PROBLEM TO WORK ON:
Exactly the lines from the line with "base_carcass()" to the line with "# Curves and distances" should be extracted, both included, with no other lines.

--------------------------------

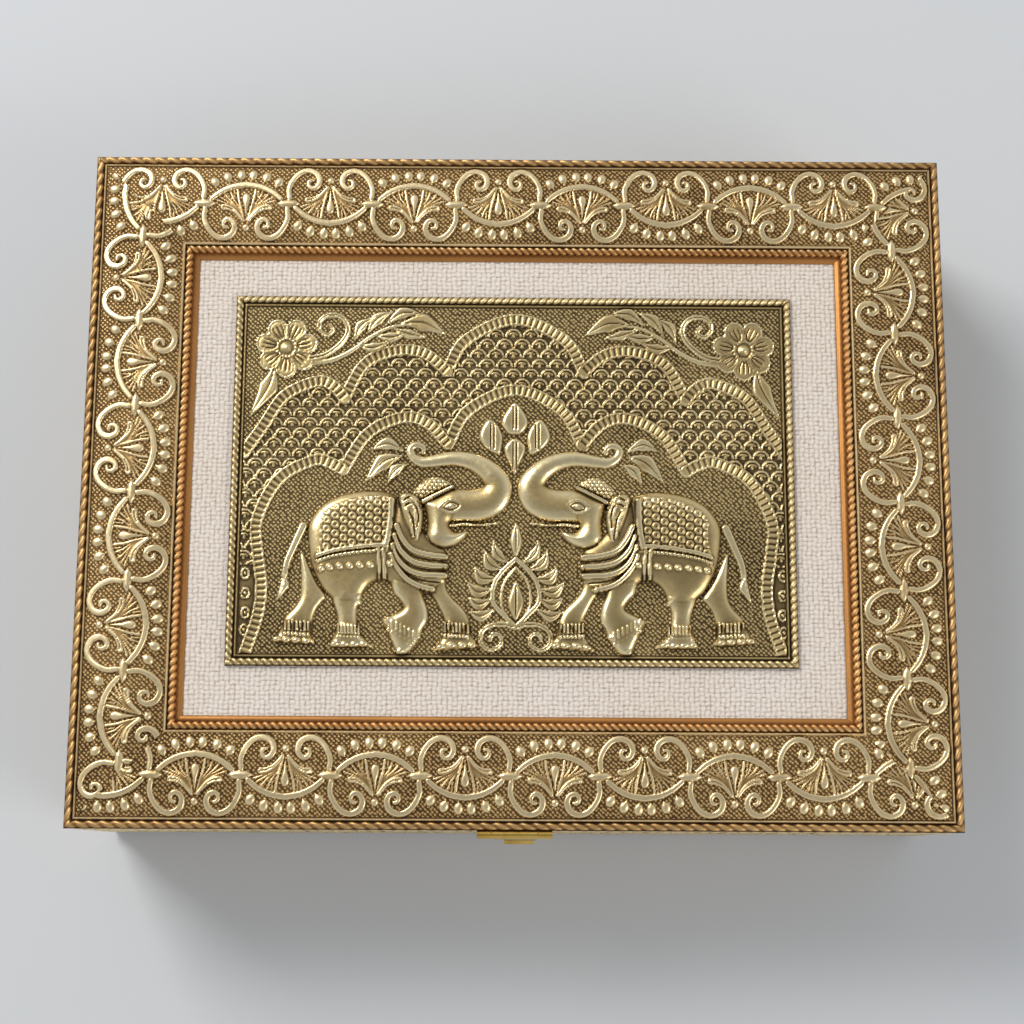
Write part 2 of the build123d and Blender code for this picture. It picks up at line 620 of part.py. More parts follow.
def catch():
    """Plate on the base with the half-round bead that the tongue closes over."""
    face_y = FACE_INSET - BOX_D / 2
    low_z, top_z = CATCH_Z
    plate = block((-CATCH_HALF_W, face_y - SHEET_T, low_z), (CATCH_HALF_W, face_y, top_z))
    plate = fillet(plate.edges().filter_by(Axis.Y), CATCH_CORNER_R)
    bead = along_x(BEAD_R, -BEAD_HALF_W, BEAD_HALF_W, face_y - SHEET_T, BEAD_Z)
    front_half = block((-CATCH_HALF_W, face_y - 2 * BEAD_R, low_z), (CATCH_HALF_W, face_y - SHEET_T / 2, top_z))
    parts["catch_plate"] = plate + (bead & front_half)
    parts["catch_nails"] = nail_pair(CATCH_NAIL_AT)


def cut_back_edges():
    """Chamfer the back edges and sink the hinges, in every piece that meets them."""
    cutters = [back_groove()] + hinge_sinks()
    for name in ("base_wall_back", "base_cladding_back", "lid_rim_back", "lid_cladding_back"):
        for cutter in cutters:
            parts[name] -= cutter
    for name in ("base_wall_left", "base_wall_right", "base_cladding_left", "base_cladding_right",
                 "lid_rim_left", "lid_rim_right", "lid_cladding_left", "lid_cladding_right"):
        parts[name] -= cutters[0]


base_carcass()
base_lining()
dividers()
lid_carcass()
lid_top()
hinges()
hinge_screws()
hasp()
catch()
cut_back_edges()

for name, shape in parts.items():
    shape.label = name
    export_step(shape, f"parts/{name}.step")
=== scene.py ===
import bpy
import math
import numpy as np
from mathutils import Matrix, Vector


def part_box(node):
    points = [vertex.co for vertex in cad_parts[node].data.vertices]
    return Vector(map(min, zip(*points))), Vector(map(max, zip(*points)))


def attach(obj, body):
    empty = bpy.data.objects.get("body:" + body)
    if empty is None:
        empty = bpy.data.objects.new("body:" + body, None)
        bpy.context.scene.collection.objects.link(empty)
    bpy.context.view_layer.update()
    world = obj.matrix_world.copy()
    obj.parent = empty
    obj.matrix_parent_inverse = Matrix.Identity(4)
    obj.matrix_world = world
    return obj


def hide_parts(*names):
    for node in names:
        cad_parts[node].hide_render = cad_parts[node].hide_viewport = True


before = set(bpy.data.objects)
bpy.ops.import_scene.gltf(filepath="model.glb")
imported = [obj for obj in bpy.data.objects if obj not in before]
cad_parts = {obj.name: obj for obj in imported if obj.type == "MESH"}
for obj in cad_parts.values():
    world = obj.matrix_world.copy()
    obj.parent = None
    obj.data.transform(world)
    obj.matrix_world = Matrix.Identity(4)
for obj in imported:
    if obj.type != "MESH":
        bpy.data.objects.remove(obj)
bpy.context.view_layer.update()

MM = 0.001
SHARP = 1.2
DOT_PITCH = 1.0

# Sizes of the CAD model, in millimetres
BOX_W, BOX_D, BOX_H = 254.0, 200.0, 66.0
FABRIC_TOP = 62.4
PLAQUE_AT = (-1.0, 1.5)
PLAQUE_W, PLAQUE_D = 165.0, 110.5
RAIL_W = 32.0
ROPE = 2.3

# Spacing of the relief grids
RAIL_GRID = 0.30
SIDE_GRID = 0.42
LID_SIDE_GRID = 0.30
PLAQUE_GRID = 0.33

SIDE_TURNS = {"front": 0, "right": 90, "back": 180, "left": -90}


def side_sizes(side):
    """Length of a side of the box, and how far its face stands from the centre."""
    if side in ("front", "back"):
        return BOX_W, BOX_D / 2
    return BOX_D, BOX_W / 2


# Curves and distances

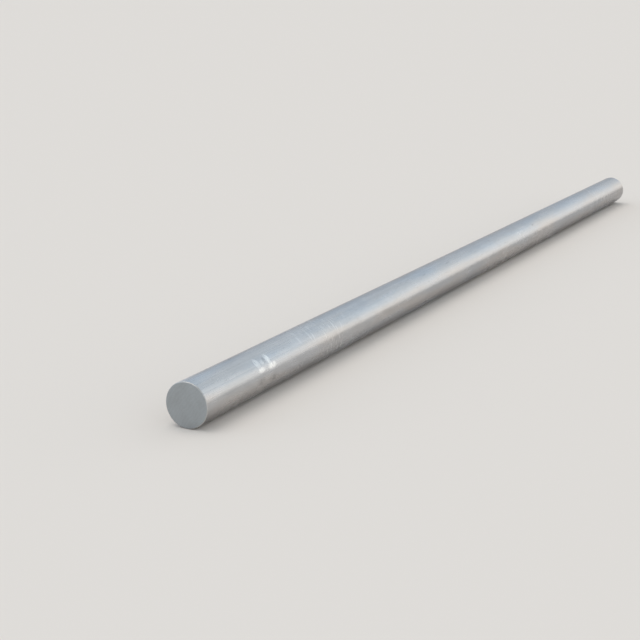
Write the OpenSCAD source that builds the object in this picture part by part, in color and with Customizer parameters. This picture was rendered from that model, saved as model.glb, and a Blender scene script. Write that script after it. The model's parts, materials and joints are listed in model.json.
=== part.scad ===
// Extruded round bar in aluminium, sawn square to a stock length at both ends.
// It lies along X on a level floor. The origin is on the line where it touches
// the floor, halfway along. The two ends are alike.

/* [Bar] */
// Outside diameter of the bar
bar_d = 95; // [20:1:300]
// Length between the two sawn faces
bar_l = 3000; // [500:10:6000]

/* [Sawn ends] */
// Width of the edge filed off round each sawn face, at 45 degrees
edge_break = 1.5; // [0.2:0.1:4]

/* [Hidden] */
$fn = 120;
bar_r = bar_d / 2;
face_r = bar_r - edge_break;

// Half of the bar's lengthwise section, from its axis out to its surface.
function half_section() = [
    [0, 0],
    [face_r, 0],
    [bar_r, edge_break],
    [bar_r, bar_l - edge_break],
    [face_r, bar_l],
    [0, bar_l]
];

// The bar upright on one of its ends.
module bar_on_end() {
    rotate_extrude()
        polygon(half_section());
}

// The bar as it lies, centred on the origin and touching the floor.
module round_bar() {
    color([0.70, 0.72, 0.74])
        translate([-bar_l / 2, 0, bar_r])
            rotate([0, 90, 0])
                bar_on_end();
}

round_bar();
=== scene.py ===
import json
import math
import random

import bpy
import numpy as np
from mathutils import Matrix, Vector


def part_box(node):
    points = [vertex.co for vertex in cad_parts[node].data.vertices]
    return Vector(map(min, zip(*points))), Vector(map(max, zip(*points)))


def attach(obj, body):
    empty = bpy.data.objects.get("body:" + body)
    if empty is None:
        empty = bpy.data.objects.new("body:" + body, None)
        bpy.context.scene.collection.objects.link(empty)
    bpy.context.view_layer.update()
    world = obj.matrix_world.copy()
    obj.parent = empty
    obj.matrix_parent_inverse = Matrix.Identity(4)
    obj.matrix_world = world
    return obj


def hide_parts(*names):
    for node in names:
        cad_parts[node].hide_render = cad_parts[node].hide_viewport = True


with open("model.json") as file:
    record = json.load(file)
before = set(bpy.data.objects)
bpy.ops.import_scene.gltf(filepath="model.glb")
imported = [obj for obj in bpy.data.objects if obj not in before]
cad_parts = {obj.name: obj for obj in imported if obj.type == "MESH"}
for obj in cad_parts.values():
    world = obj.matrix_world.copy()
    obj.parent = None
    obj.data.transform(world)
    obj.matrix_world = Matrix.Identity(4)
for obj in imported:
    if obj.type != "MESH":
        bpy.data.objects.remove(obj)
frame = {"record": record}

# Aluminium round bar: one piece of mill-finish stock, sawn at both ends. It lies along X with
# its underside on the floor, and its near end is the one towards -X.

random.seed(41)
MM = 0.001
TURN = 2 * math.pi

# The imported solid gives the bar's length, and its record the exact radius and plain length.
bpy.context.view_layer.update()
bar_low, bar_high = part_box("round_bar")
mounts = {mount["name"]: mount for mount in frame["record"]["mounts"]}
outside = mounts["bar_outside"]
BAR_R = outside["dims"]["r_mm"] * MM
HALF_L = (bar_high.x - bar_low.x) / 2
EDGE_BREAK = HALF_L - outside["dims"]["length_mm"] * MM / 2
AXIS_Z = outside["pos_m"][2]

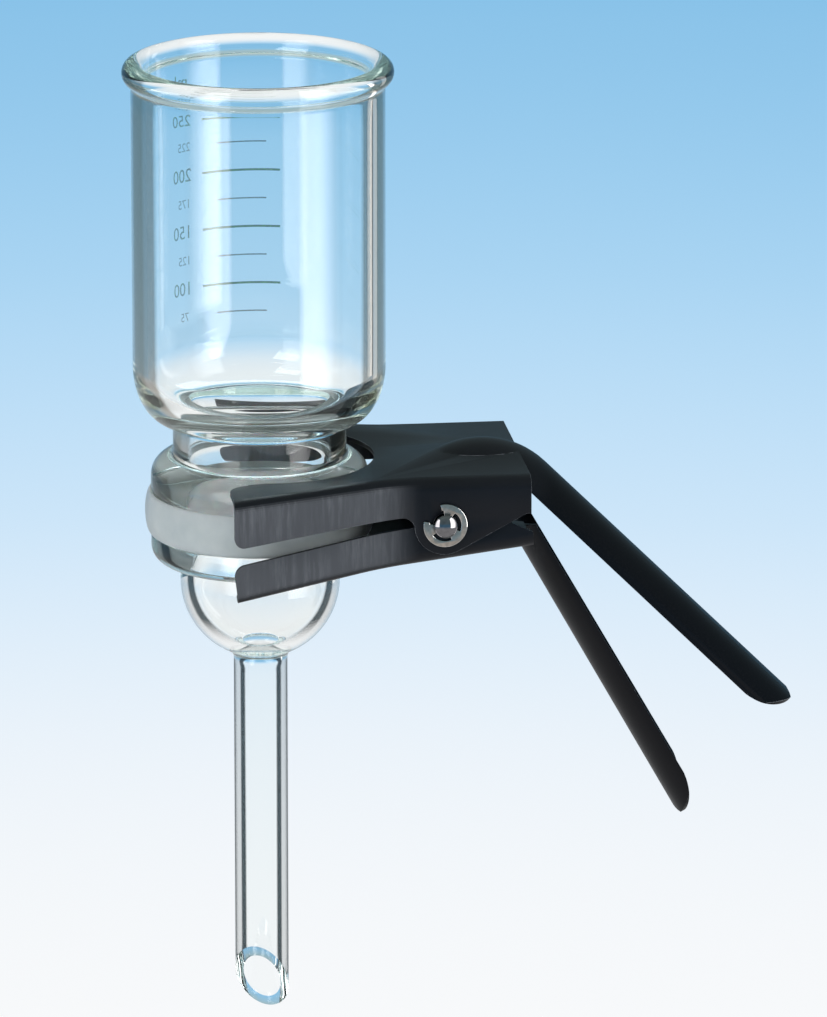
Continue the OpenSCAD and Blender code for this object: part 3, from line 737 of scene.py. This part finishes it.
class FILTRATION_OT_seal(bpy.types.Operator):
    """White seal ring between the flanges, and the sintered disc inside it"""

    bl_idname = "filtration.seal"
    bl_label = "Seal ring and disc"

    def execute(self, context):
        glass = context.scene.filtration_glass
        gap, ring_round, edge = 0.15 * MM, 0.35 * MM, 0.4 * MM
        lip_bore, bore = glass.flange_r + gap, DISC_HIGH.x + gap
        middle = (lip_bore, (RING_LOW.z + RING_HIGH.z) / 2)
        half_h = (RING_HIGH.z - RING_LOW.z) / 2
        points = [(bore, RING_LOW.z)]
        points += arc(middle, RING_HIGH.x - lip_bore, half_h, -90, 90, 30)
        points += [(lip_bore, FUNNEL_LOW.z), (bore, FUNNEL_LOW.z)]
        ring = turned("white_seal_ring", soften(points, ring_round), seal_finish(),
                      glass.steps_round)
        stands_for(ring, "glassware", "seal_ring")
        top, low, r = DISC_HIGH.z, DISC_LOW.z, DISC_HIGH.x
        points = [(0.0, low)] + arc((r - edge, low + edge), edge, edge, -90, 0, 4)
        points += arc((r - edge, top - edge), edge, edge, 0, 90, 4) + [(0.0, top)]
        disc = turned("frit_disc", points, frit_finish(), glass.steps_round, closed=False)
        stands_for(disc, "glassware", "sintered_disc")
        return {"FINISHED"}


# ---- Volume marks ----

LOWEST_MARK, MARK_VOLUME = 75, 25  # millilitres
LOWEST_MARK_Z = 91.5 * MM
MARK_STEP = 8.115 * MM
PRINT_LIFT = 0.05 * MM
PRINT_T = 0.03 * MM


def mark_z(volume):
    """Height of the mark for a volume in millilitres."""
    return LOWEST_MARK_Z + (volume - LOWEST_MARK) / MARK_VOLUME * MARK_STEP


def camera_ways(azimuth):
    """The level ways to the camera's right and ahead of it."""
    return (Vector((math.cos(azimuth), math.sin(azimuth), 0)),
            Vector((-math.sin(azimuth), math.cos(azimuth), 0)))


def rear_point(across, up, lift, tube_r, azimuth):
    """A point on the tube's rear wall: across is measured round it, to the camera's right."""
    angle = across / tube_r
    right, ahead = camera_ways(azimuth)
    flat = math.sin(angle) * right + math.cos(angle) * ahead
    return flat * (tube_r + lift) + up * UP


def mark_bar(name, up, tube_r, azimuth, start, end, thick):
    """One printed line, a thin bar bent round the wall."""
    steps = 24
    verts, faces = [], []
    for i in range(steps + 1):
        across = start + (end - start) * i / steps
        for lift, z in ((0, 0), (0, 1), (1, 1), (1, 0)):
            verts.append(rear_point(across, up + (z - 0.5) * thick, PRINT_LIFT + lift * PRINT_T,
                                    tube_r, azimuth))
    for i in range(steps):
        for k in range(4):
            a, b = 4 * i + k, 4 * i + (k + 1) % 4
            faces.append((a, b, b + 4, a + 4))
    faces += [(3, 2, 1, 0), tuple(4 * steps + k for k in range(4))]
    mesh = bpy.data.meshes.new(name)
    mesh.from_pydata(verts, [], faces)
    outward(mesh)
    return link(name, mesh)


def numerals(name, entries, finish, tube_r, azimuth, size):
    """Printed numbers, each centred at its place on the rear wall."""
    joined = bmesh.new()
    middle = PRINT_LIFT + PRINT_T / 2
    for text, across, up in entries:
        curve = bpy.data.curves.new(name, "FONT")
        curve.body, curve.size, curve.extrude = text, size, PRINT_T / 2
        curve.align_x = curve.align_y = "CENTER"
        curve.resolution_u = 4
        letter = link(name, curve)
        bpy.context.view_layer.update()
        mesh = evaluated_mesh(letter)
        bpy.data.objects.remove(letter)
        bpy.data.curves.remove(curve)
        for vert in mesh.vertices:
            vert.co = rear_point(across - vert.co.x, up + vert.co.y, middle + vert.co.z,
                                 tube_r, azimuth)
        joined.from_mesh(mesh)
        bpy.data.meshes.remove(mesh)
    bmesh.ops.remove_doubles(joined, verts=joined.verts, dist=MERGE)
    mesh = bpy.data.meshes.new(name)
    joined.to_mesh(mesh)
    joined.free()
    mesh.materials.append(finish)
    outward(mesh)
    return link(name, mesh)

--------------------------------

WORKED ANSWER:
base_carcass()
base_lining()
dividers()
lid_carcass()
lid_top()
hinges()
hinge_screws()
hasp()
catch()
cut_back_edges()

for name, shape in parts.items():
    shape.label = name
    export_step(shape, f"parts/{name}.step")
=== scene.py ===
import bpy
import math
import numpy as np
from mathutils import Matrix, Vector


def part_box(node):
    points = [vertex.co for vertex in cad_parts[node].data.vertices]
    return Vector(map(min, zip(*points))), Vector(map(max, zip(*points)))


def attach(obj, body):
    empty = bpy.data.objects.get("body:" + body)
    if empty is None:
        empty = bpy.data.objects.new("body:" + body, None)
        bpy.context.scene.collection.objects.link(empty)
    bpy.context.view_layer.update()
    world = obj.matrix_world.copy()
    obj.parent = empty
    obj.matrix_parent_inverse = Matrix.Identity(4)
    obj.matrix_world = world
    return obj


def hide_parts(*names):
    for node in names:
        cad_parts[node].hide_render = cad_parts[node].hide_viewport = True


before = set(bpy.data.objects)
bpy.ops.import_scene.gltf(filepath="model.glb")
imported = [obj for obj in bpy.data.objects if obj not in before]
cad_parts = {obj.name: obj for obj in imported if obj.type == "MESH"}
for obj in cad_parts.values():
    world = obj.matrix_world.copy()
    obj.parent = None
    obj.data.transform(world)
    obj.matrix_world = Matrix.Identity(4)
for obj in imported:
    if obj.type != "MESH":
        bpy.data.objects.remove(obj)
bpy.context.view_layer.update()

MM = 0.001
SHARP = 1.2
DOT_PITCH = 1.0

# Sizes of the CAD model, in millimetres
BOX_W, BOX_D, BOX_H = 254.0, 200.0, 66.0
FABRIC_TOP = 62.4
PLAQUE_AT = (-1.0, 1.5)
PLAQUE_W, PLAQUE_D = 165.0, 110.5
RAIL_W = 32.0
ROPE = 2.3

# Spacing of the relief grids
RAIL_GRID = 0.30
SIDE_GRID = 0.42
LID_SIDE_GRID = 0.30
PLAQUE_GRID = 0.33

SIDE_TURNS = {"front": 0, "right": 90, "back": 180, "left": -90}


def side_sizes(side):
    """Length of a side of the box, and how far its face stands from the centre."""
    if side in ("front", "back"):
        return BOX_W, BOX_D / 2
    return BOX_D, BOX_W / 2


# Curves and distances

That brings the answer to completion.